Nawiązując jeszcze do emocji... Podczas prezentacji artystów, określiłeś Swete jako wokalistkę o mocach anielskich, jak i diabelskich. Co miałeś na myśli?

Zrobiłem to, ponieważ sama mnie o to poprosiła. Stwierdziła, że ma już dość bycia widzianą jedynie jako anioł. I uważam, że jest w tym prawda, ponieważ prawdziwy człowiek nie ma tylko dobrej, anielskiej natury, ale również tę bardziej mroczną. Po występie mi za to podziękowała. Wydaje mi się, że to ważne, ponieważ ogromnie trudno jest żyć, jeśli każdy dookoła ciebie oczekuje, że będziesz zachowywać się jak anioł. A jeśli nie jesteś aniołem, zawiodą się na tobie. To nie jest sprawiedliwe.

To naprawdę miłe z twojej strony. Czy na zakończenie chciałbyś jeszcze powiedzieć coś od siebie? Jakieś słowo, przesłanie?

Granie koncertu w Polsce, skąd pochodziła Kadia Mołodowska, było dla mnie szczególnym przeżyciem.

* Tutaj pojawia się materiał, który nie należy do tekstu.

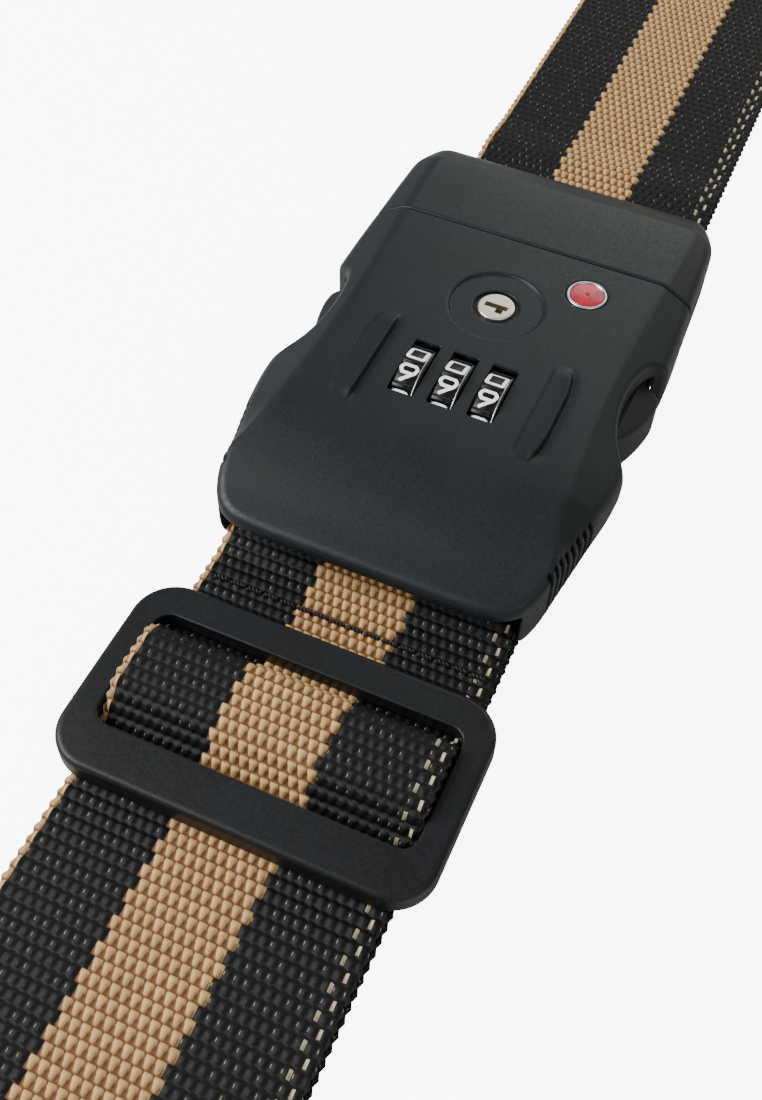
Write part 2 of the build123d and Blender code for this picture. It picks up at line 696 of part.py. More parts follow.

Ponowne sprowadzenie jej twórczości do Polski jest czymś magicznym. Dużo osób mówi mi, że nie słyszało o niej wcześniej. A więc ten koncert był szansą, aby więcej ludzi odkryło jej twórczość i piękno, jakie przekazuje w swoich wierszach. Dzięki temu, ludzie będą mogli zachwycać się na nowo i odkrywać w sobie dzieci, którymi kiedyś byli.